# Comfy?!



## Guest (Oct 19, 2008)

Can someone explain to me how this could ever be comfortable lol

He sleeps like this all the time ha ha


----------



## Guest (Oct 19, 2008)

her indoors has a manchester terrier cross?? he is ten not many teeth left he lays like that


----------



## Guest (Oct 19, 2008)

hahaha @ the pictures...now theres a site for sore eyes lmao.

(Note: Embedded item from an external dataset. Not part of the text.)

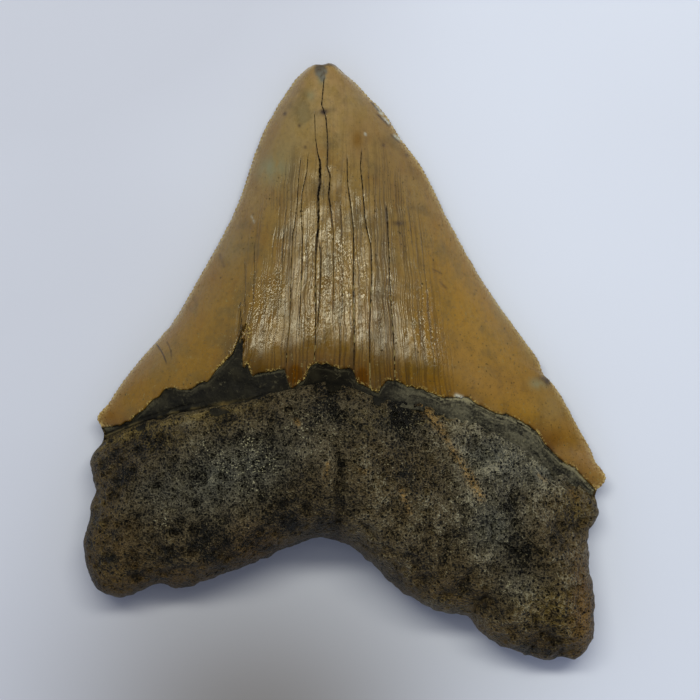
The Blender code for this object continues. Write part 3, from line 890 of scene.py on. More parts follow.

they are lovely pictures...very cute hehehe.


----------



## Guest (Oct 19, 2008)

lol thats exactly how lucky sleeps, not very good on the eyes


----------



## Mese (Jun 5, 2008)

awww , you just wanna give that tummy a rub though dontcha , lol
He looks so sweet , bless


----------



## colliemerles (Nov 2, 2007)

hahaha mine lay like that, lol,,,,,,,,,,,,,,,,,


----------



## Guest (Oct 20, 2008)

her indoors sleeps like that


----------



## Guest (Oct 20, 2008)

lmao.. nice


----------



## fun4fido (Jul 22, 2008)

louise5031 said:


> Can someone explain to me how this could ever be comfortable lol
> 
> He sleeps like this all the time ha ha


This must be a favoured doggy way of relaxing... I'll have to try and capture Harley when he next does this


----------



## plumo72 (Nov 2, 2007)

great pic


----------



## esiteans (Oct 25, 2008)

lol, that's really funny sleeping


----------



## spida (Oct 27, 2008)

our jrt toby lies like this2


----------



## Tigerkatz (Sep 29, 2008)

lol.. My Akita girls sleep like that...mind you they can be lil tarts sometimes


----------



## MelanieW34 (Sep 28, 2008)

My hubby sleeps like that....and its nowhere near as cute as your dogs


----------



## Tigerkatz (Sep 29, 2008)

MelanieW34 said:


> My hubby sleeps like that....and its nowhere near as cute as your dogs


PMSL :lol:


----------



## Guest (Oct 28, 2008)

i take it he rolls off,are the cushions there to break his fall


----------



## Guest (Oct 28, 2008)

lol yes  my oh put them there, god knows what hes gonna be like when we have kids, they'll be wrapped tight in cotton wool lol


----------



## marlynaveve (Aug 13, 2008)

MelanieW34 said:


> My hubby sleeps like that....and its nowhere near as cute as your dogs


Cant wait to see THAT photo 
Mary
x


----------



## Darren (Sep 17, 2008)

Monty was sleeping exactly like this yesterday and fell off the couch!!! It was funny but we made sure he was ok before we laughed


----------